Work to complete:
Write out, word for word, the first line of the data below and every line after it through the one containing "right_nut_rows, NUT_COLUMNS, NUT_SHARP_ANGLE)".

* * * * * * *

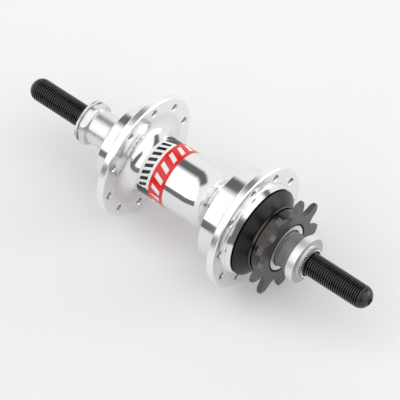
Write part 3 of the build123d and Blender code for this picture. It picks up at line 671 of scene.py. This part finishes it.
# Right locknut: round, steel, nickel plated and tumbled to a satin. A raised ring round the thread bites on
# the frame: its outer corner is cut into fine teeth, whose roots are painted black as painted shade, and so
# is the mouth round the thread. The step beside the ring is coloured a darker grey.
RIGHT_NUT_R = 9.9 * MM
BITE_RING_R = 7.05 * MM
BITE_RING_HEIGHT = 1.95 * MM
NUT_MOUTH_R = 5.7 * MM
RIGHT_TEETH = 44
TOOTH_DEPTH = 0.4 * MM
TOOTH_LENGTH = 0.95 * MM
ring_foot = NUT_FACE - BITE_RING_HEIGHT
right_bite = TOOTH_DEPTH * teeth(RIGHT_TEETH)
right_nut_rows = [
    (RIGHT_SEAT, IN_NUT_R),  # the inner end and its chamfer
    (RIGHT_SEAT, RIGHT_NUT_R - 0.22 * MM),
    (RIGHT_SEAT + 0.22 * MM, RIGHT_NUT_R),
    (ring_foot - 0.14 * MM, RIGHT_NUT_R),  # the outer corner and the step
    (ring_foot - 0.02 * MM, RIGHT_NUT_R - 0.06 * MM),
    (ring_foot - 0.02 * MM, RIGHT_NUT_R - 0.3 * MM),
    (ring_foot + 0.02 * MM, RIGHT_NUT_R - 0.6 * MM),
    (ring_foot, BITE_RING_R + 0.12 * MM),
    (ring_foot + 0.12 * MM, BITE_RING_R),  # the raised ring and its teeth
    (NUT_FACE - TOOTH_LENGTH, BITE_RING_R),
    (NUT_FACE - TOOTH_LENGTH + 0.05 * MM, BITE_RING_R - right_bite),
    (NUT_FACE - 0.12 * MM, BITE_RING_R - 0.05 * MM - right_bite),
    (NUT_FACE, BITE_RING_R - TOOTH_DEPTH - 0.15 * MM),  # the rim that bears on the frame
    (NUT_FACE, NUT_MOUTH_R + 0.08 * MM),
    (NUT_FACE - 0.08 * MM, NUT_MOUTH_R),  # the mouth
    (NUT_FACE - 0.8 * MM, CREST_R + 0.05 * MM),
    (NUT_FACE - 1.0 * MM, IN_NUT_R),
    (RIGHT_SEAT, IN_NUT_R),
]
right_nut = turned("serrated_right_locknut", right_nut_rows, NUT_COLUMNS, NUT_SHARP_ANGLE)

ROOT_SHADE_LEVEL = -0.4  # of a cosine that is 1 in a root and -1 on a crest; painted shade lies where it is higher
TUMBLE_PATCH = 2.0 * MM
# the step beside the ring is coloured a darker grey than the nickel
STEP_COLOUR = 0xBCBBBA
ROOT_SHADE_COLOUR = 0x070707
NICKEL_COLOUR = 0xF0F0F1
satin_nickel = new_material("satin_nickel_plate", NICKEL_COLOUR, 1.0, 0.35)
tree = satin_nickel.node_tree
place = add_node(tree, "ShaderNodeTexCoord").outputs["Object"]
parts = add_node(tree, "ShaderNodeSeparateXYZ", {0: place}).outputs
radius = axle_radius(tree, place)
turn = add_node(tree, "ShaderNodeMath", {0: parts["Z"], 1: parts["X"]}, operation="ARCTAN2").outputs[0]
tooth_turn = add_node(tree, "ShaderNodeMath", {0: turn, 1: RIGHT_TEETH}, operation="MULTIPLY").outputs[0]
wave = add_node(tree, "ShaderNodeMath", {0: tooth_turn}, operation="COSINE").outputs[0]
in_root = add_node(tree, "ShaderNodeMath", {0: wave, 1: ROOT_SHADE_LEVEL}, operation="GREATER_THAN").outputs[0]
station = add_node(tree, "ShaderNodeMath", {0: parts["Y"], 1: -1.0}, operation="MULTIPLY").outputs[0]
in_teeth = add_node(
    tree, "ShaderNodeMath", {0: station, 1: NUT_FACE - TOOTH_LENGTH + 0.02 * MM}, operation="GREATER_THAN"
).outputs[0]
off_rim = add_node(
    tree, "ShaderNodeMath", {0: radius, 1: BITE_RING_R - 0.25 * MM - TOOTH_DEPTH}, operation="GREATER_THAN"
).outputs[0]
in_mouth = add_node(tree, "ShaderNodeMath", {0: radius, 1: NUT_MOUTH_R}, operation="LESS_THAN").outputs[0]
# Tooth roots and the mouth round the thread are painted black: painted shade
root_and_mouth_shade = add_node(tree, "ShaderNodeMath", {0: in_teeth, 1: off_rim}, operation="MULTIPLY").outputs[0]
root_and_mouth_shade = add_node(tree, "ShaderNodeMath", {0: root_and_mouth_shade, 1: in_root}, operation="MULTIPLY").outputs[0]
root_and_mouth_shade = add_node(tree, "ShaderNodeMath", {0: root_and_mouth_shade, 1: in_mouth}, operation="MAXIMUM").outputs[0]
past_body = add_node(
    tree, "ShaderNodeMath", {0: station, 1: ring_foot - 0.05 * MM}, operation="GREATER_THAN"
).outputs[0]
off_ring = add_node(
    tree, "ShaderNodeMath", {0: radius, 1: BITE_RING_R + 0.05 * MM}, operation="GREATER_THAN"
).outputs[0]
on_step = add_node(tree, "ShaderNodeMath", {0: past_body, 1: off_ring}, operation="MULTIPLY").outputs[0]
skin = add_node(
    tree, "ShaderNodeMix", {0: on_step, 6: linear(NICKEL_COLOUR), 7: linear(STEP_COLOUR)}, data_type="RGBA"
).outputs[2]
skin = add_node(
    tree, "ShaderNodeMix", {0: root_and_mouth_shade, 6: skin, 7: linear(ROOT_SHADE_COLOUR)}, data_type="RGBA"
).outputs[2]
tree.links.new(skin, tree.nodes["Principled BSDF"].inputs["Base Color"])
mottle(satin_nickel, TUMBLE_PATCH, 0.36, 0.46)
right_nut.data.materials.append(satin_nickel)
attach(right_nut, "axle")
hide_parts("right_locknut")


# Left spacer and the sleeves inside: turned tubes that slip over the axle and hold the inner races apart. The
# spacer is bright steel and the sleeves are aluminium alloy, both with the lathe's fine rings left on.
def lathe_marks(material, low, high):
    """Roughness that wavers between low and high in fine rings about the axle's line."""
    tree = material.node_tree
    place = add_node(tree, "ShaderNodeTexCoord").outputs["Object"]
    along = add_node(tree, "ShaderNodeSeparateXYZ", {0: place}).outputs["Y"]
    rings = lathe_rings(tree, along, axle_radius(tree, place))
    wavered = add_node(
        tree,
        "ShaderNodeMapRange",
        {"Value": rings, "From Min": NOISE_LOW, "From Max": NOISE_HIGH, "To Min": low, "To Max": high},
    ).outputs[0]
    tree.links.new(wavered, tree.nodes["Principled BSDF"].inputs["Roughness"])


turned_steel = new_material("turned_bright_steel", 0xE8E8E9, 1.0, 0.31)
lathe_marks(turned_steel, 0.25, 0.37)
dress(turned_steel, "left_spacer")
turned_aluminium = new_material("turned_aluminium", 0xDCDDDE, 1.0, 0.3)
lathe_marks(turned_aluminium, 0.24, 0.36)
dress(turned_aluminium, "centre_sleeve", "clutch_washer", "driver_sleeve")

# Right spacer: a steel tube with one fine groove, pressed by the locknut against the cog's bearing. Its blued
# skin is dark and nearly dull, and streaked a little. The foot beside the bearing is painted darker still, as
# painted shade.
SPACER_FOOT = 46.6 * MM
FOOT_EDGE = 0.5 * MM
STREAK_SIZE = MM / 0.38  # 2.6 mm
blued_steel = new_material("blued_steel", 0x7E7C7A, 0.35, 0.42)
tree = blued_steel.node_tree
place = add_node(tree, "ShaderNodeTexCoord").outputs["Object"]
along = add_node(tree, "ShaderNodeSeparateXYZ", {0: place}).outputs["Y"]
foot_shade = add_node(
    tree,
    "ShaderNodeMapRange",
    {"Value": along, "From Min": -SPACER_FOOT - FOOT_EDGE, "From Max": -SPACER_FOOT},
).outputs[0]
streak = add_node(
    tree, "ShaderNodeTexNoise", {"Vector": place, "Scale": 1 / STREAK_SIZE, "Detail": 5.0}
).outputs["Fac"]
tint = add_node(
    tree, "ShaderNodeMix", {0: streak, 6: linear(0x807E7C), 7: linear(0x999795)}, data_type="RGBA"
).outputs[2]
# The foot beside the bearing is painted darker: painted shade
tint = add_node(
    tree, "ShaderNodeMix", {0: foot_shade, 6: tint, 7: linear(0x7A7876)}, data_type="RGBA"
).outputs[2]
tree.links.new(tint, tree.nodes["Principled BSDF"].inputs["Base Color"])
dress(blued_steel, "right_spacer")

# Driver with its cog: one piece of hardened steel, phosphated to a dark, blotched satin. The neck behind the
# cog is smooth and oily, and it is painted darker than the cog's faces, as painted shade.
NECK_BEGINS = 37.5 * MM
NECK_ENDS = 43.3 * MM
BLOTCH_SIZE = MM / 0.42  # 2.4 mm
COG_FINISH = 0.38
NECK_FINISH = 0.24
phosphate = new_material("worn_phosphated_steel", 0x84817F, 1.0, 0.36)
tree = phosphate.node_tree
place = add_node(tree, "ShaderNodeTexCoord").outputs["Object"]
along = add_node(tree, "ShaderNodeSeparateXYZ", {0: place}).outputs["Y"]
past_collar = add_node(tree, "ShaderNodeMath", {0: along, 1: -NECK_BEGINS}, operation="LESS_THAN").outputs[0]
before_cog = add_node(tree, "ShaderNodeMath", {0: along, 1: -NECK_ENDS}, operation="GREATER_THAN").outputs[0]
on_neck = add_node(tree, "ShaderNodeMath", {0: past_collar, 1: before_cog}, operation="MULTIPLY").outputs[0]
blotch = add_node(
    tree,
    "ShaderNodeTexNoise",
    {"Vector": place, "Scale": 1 / BLOTCH_SIZE, "Detail": 6.0, "Roughness": 0.65},
).outputs["Fac"]
worn = add_node(
    tree, "ShaderNodeMix", {0: blotch, 6: linear(0x605E5C), 7: linear(0x747270)}, data_type="RGBA"
).outputs[2]
# The neck is painted darker than the cog: painted shade behind the cog
neck_shade = add_node(
    tree, "ShaderNodeMix", {0: blotch, 6: linear(0x2E2C2B), 7: linear(0x5C5957)}, data_type="RGBA"
).outputs[2]
skin = add_node(tree, "ShaderNodeMix", {0: on_neck, 6: worn, 7: neck_shade}, data_type="RGBA").outputs[2]
sheen = add_node(
    tree, "ShaderNodeMapRange", {"Value": on_neck, "To Min": COG_FINISH, "To Max": NECK_FINISH}
).outputs[0]
shader = tree.nodes["Principled BSDF"]
tree.links.new(skin, shader.inputs["Base Color"])
tree.links.new(sheen, shader.inputs["Roughness"])
dress(phosphate, "driver")

# Dust cap: a cone turned from aluminium alloy, pressed on the driver over the clutch. It is anodised to a
# deep satin black, in which the lathe's rings just show.
black_anodised = new_material("black_anodised", 0x0F0F10, 0.0, 0.36, specular=0.32)
lathe_marks(black_anodised, 0.3, 0.42)
dress(black_anodised, "dust_cap")

# Clutch: the ratchet ring, pressed into the shell, and three pawls, all of hardened steel, ground grey and
# greased. Under each pawl is a leaf spring bent from bright steel strip.
hardened = new_material("hardened_steel", 0x8E8A84, 1.0, 0.3)
mottle(hardened, 2.5 * MM, 0.24, 0.36)
dress(hardened, "ratchet_ring", "pawl_1", "pawl_2", "pawl_3")
spring_strip = new_material("spring_strip", 0xB8BAC0, 1.0, 0.22)
mottle(spring_strip, 1.5 * MM, 0.18, 0.26)
dress(spring_strip, "pawl_spring_1", "pawl_spring_2", "pawl_spring_3")

# Ball bearings: races of chrome steel, ground to a fine satin, mirror-bright balls, cages moulded in cream
# nylon, and dull black rubber seals on both sides. The seals beside the cog are painted a light grey, as
# painted light that lifts them out of the shade in the cog's bore.
race_steel = new_material("ground_bearing_steel", 0xEDEDEE, 1.0, 0.5)
lathe_marks(race_steel, 0.42, 0.58)
ball_steel = new_material("polished_balls", 0xE8E8EA, 1.0, 0.05)
mottle(ball_steel, 2.0 * MM, 0.04, 0.06)
seal_rubber = new_material("black_nitrile", 0x18181A, 0.0, 0.5)
mottle(seal_rubber, 1.2 * MM, 0.44, 0.56)
# The seals beside the cog are painted a light grey: painted light against the shade in the bore
seal_painted_light = new_material("nitrile_painted_light", 0x7C7976, 0.0, 0.55)
lathe_marks(seal_painted_light, 0.5, 0.62)
nylon = new_material("cream_nylon", 0xD8D0BC, 0.0, 0.45)
mottle(nylon, 1.5 * MM, 0.4, 0.5)
for bearing_name in ("left_bearing", "right_bearing", "carrier_bearing", "cog_bearing"):
    dress(race_steel, f"{bearing_name}_inner_race", f"{bearing_name}_outer_race")
    dress(ball_steel, f"{bearing_name}_balls")
    dress(seal_rubber, f"{bearing_name}_shields")
    dress(nylon, f"{bearing_name}_cage")
dress(seal_painted_light, "cog_bearing_shields")

# Cog bearing's outer race: chrome steel, pressed into the cog's bore. Its ground face shows bright just under
# the cog's face and reaches in over the seal, and its inside is the ball groove.
COG_FACE = -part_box("driver")[0].y
race_low, race_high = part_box("cog_bearing_outer_race")
RACE_R = race_high.x
race_in = -race_high.y
race_out = -race_low.y
RACE_COLUMNS = 145
RACE_SHARP_ANGLE = 30.0
RACE_CHAMFER = 0.2 * MM
RACE_LAND_R = 8.94 * MM
SEAL_SEAT_R = 9.42 * MM
SEAL_SEAT = 0.65 * MM
RING_GAP = 0.82 * MM
RACE_FACE_IN_R = 8.2 * MM
RACE_FACE_CHAMFER = 0.1 * MM
race_face_at = COG_FACE - 0.12 * MM
race_shoulder = race_out - 0.15 * MM
over_seal = race_out - 0.05 * MM
GROOVE_R = 1.62 * MM
BALL_CIRCLE_R = 8.0 * MM
groove_middle = (race_in + race_out) / 2
groove_turns = np.radians(np.linspace(40, 140, 9))
race_rows = [
    (race_in, RACE_R - RACE_CHAMFER),
    (race_in + RACE_CHAMFER, RACE_R),
    (race_shoulder, RACE_R),
    (race_shoulder, RACE_R - RING_GAP),
    (race_face_at - RACE_FACE_CHAMFER, RACE_R - RING_GAP),
    (race_face_at, RACE_R - RING_GAP - RACE_FACE_CHAMFER),
    (race_face_at, RACE_FACE_IN_R),
    (over_seal, RACE_FACE_IN_R),
    (over_seal, SEAL_SEAT_R),
    (race_out - SEAL_SEAT, SEAL_SEAT_R),
    (race_out - SEAL_SEAT, RACE_LAND_R),
    *zip(groove_middle + GROOVE_R * np.cos(groove_turns), BALL_CIRCLE_R + GROOVE_R * np.sin(groove_turns)),
    (race_in + SEAL_SEAT, RACE_LAND_R),
    (race_in + SEAL_SEAT, SEAL_SEAT_R),
    (race_in, SEAL_SEAT_R),
    (race_in, RACE_R - RACE_CHAMFER),
]
race_face = turned("cog_bearing_race_face", race_rows, RACE_COLUMNS, RACE_SHARP_ANGLE)
race_face.data.materials.append(race_steel)
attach(race_face, "driver")
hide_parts("cog_bearing_outer_race")

# Cog bearing's gap shade: a dull black ring in the cog's bore, round the race's face. It is painted shade,
# which draws the shaded gap as a black line between the bright face and the cog.
GAP_SHADE_IN_R = RACE_R - RING_GAP + 0.05 * MM
GAP_SHADE_OUT_R = RACE_R - 0.02 * MM
gap_shade_ring_in = race_out - 0.1 * MM
gap_shade_ring_out = COG_FACE - 0.02 * MM
gap_shade_ring_rows = [
    (gap_shade_ring_in, GAP_SHADE_IN_R),
    (gap_shade_ring_in, GAP_SHADE_OUT_R),
    (gap_shade_ring_out, GAP_SHADE_OUT_R),
    (gap_shade_ring_out, GAP_SHADE_IN_R),
    (gap_shade_ring_in, GAP_SHADE_IN_R),
]
# A dull black ring in the gap, standing in for the shade there: painted shade
gap_shade_ring = turned("cog_bore_gap_shade", gap_shade_ring_rows, RACE_COLUMNS, RACE_SHARP_ANGLE)
shade_black = new_material("painted_shade_black", 0x060606, 0.0, 0.6, specular=0.15)
gap_shade_ring.data.materials.append(shade_black)
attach(gap_shade_ring, "driver")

* * * * * * *

Response:
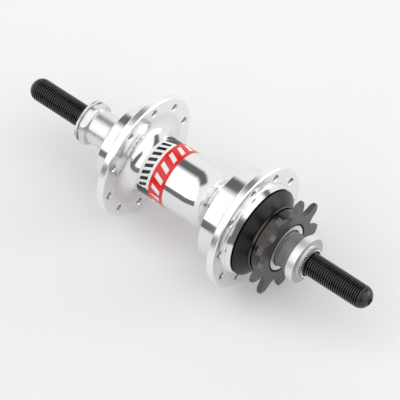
Write part 3 of the build123d and Blender code for this picture. It picks up at line 671 of scene.py. This part finishes it.
# Right locknut: round, steel, nickel plated and tumbled to a satin. A raised ring round the thread bites on
# the frame: its outer corner is cut into fine teeth, whose roots are painted black as painted shade, and so
# is the mouth round the thread. The step beside the ring is coloured a darker grey.
RIGHT_NUT_R = 9.9 * MM
BITE_RING_R = 7.05 * MM
BITE_RING_HEIGHT = 1.95 * MM
NUT_MOUTH_R = 5.7 * MM
RIGHT_TEETH = 44
TOOTH_DEPTH = 0.4 * MM
TOOTH_LENGTH = 0.95 * MM
ring_foot = NUT_FACE - BITE_RING_HEIGHT
right_bite = TOOTH_DEPTH * teeth(RIGHT_TEETH)
right_nut_rows = [
    (RIGHT_SEAT, IN_NUT_R),  # the inner end and its chamfer
    (RIGHT_SEAT, RIGHT_NUT_R - 0.22 * MM),
    (RIGHT_SEAT + 0.22 * MM, RIGHT_NUT_R),
    (ring_foot - 0.14 * MM, RIGHT_NUT_R),  # the outer corner and the step
    (ring_foot - 0.02 * MM, RIGHT_NUT_R - 0.06 * MM),
    (ring_foot - 0.02 * MM, RIGHT_NUT_R - 0.3 * MM),
    (ring_foot + 0.02 * MM, RIGHT_NUT_R - 0.6 * MM),
    (ring_foot, BITE_RING_R + 0.12 * MM),
    (ring_foot + 0.12 * MM, BITE_RING_R),  # the raised ring and its teeth
    (NUT_FACE - TOOTH_LENGTH, BITE_RING_R),
    (NUT_FACE - TOOTH_LENGTH + 0.05 * MM, BITE_RING_R - right_bite),
    (NUT_FACE - 0.12 * MM, BITE_RING_R - 0.05 * MM - right_bite),
    (NUT_FACE, BITE_RING_R - TOOTH_DEPTH - 0.15 * MM),  # the rim that bears on the frame
    (NUT_FACE, NUT_MOUTH_R + 0.08 * MM),
    (NUT_FACE - 0.08 * MM, NUT_MOUTH_R),  # the mouth
    (NUT_FACE - 0.8 * MM, CREST_R + 0.05 * MM),
    (NUT_FACE - 1.0 * MM, IN_NUT_R),
    (RIGHT_SEAT, IN_NUT_R),
]
right_nut = turned("serrated_right_locknut", right_nut_rows, NUT_COLUMNS, NUT_SHARP_ANGLE)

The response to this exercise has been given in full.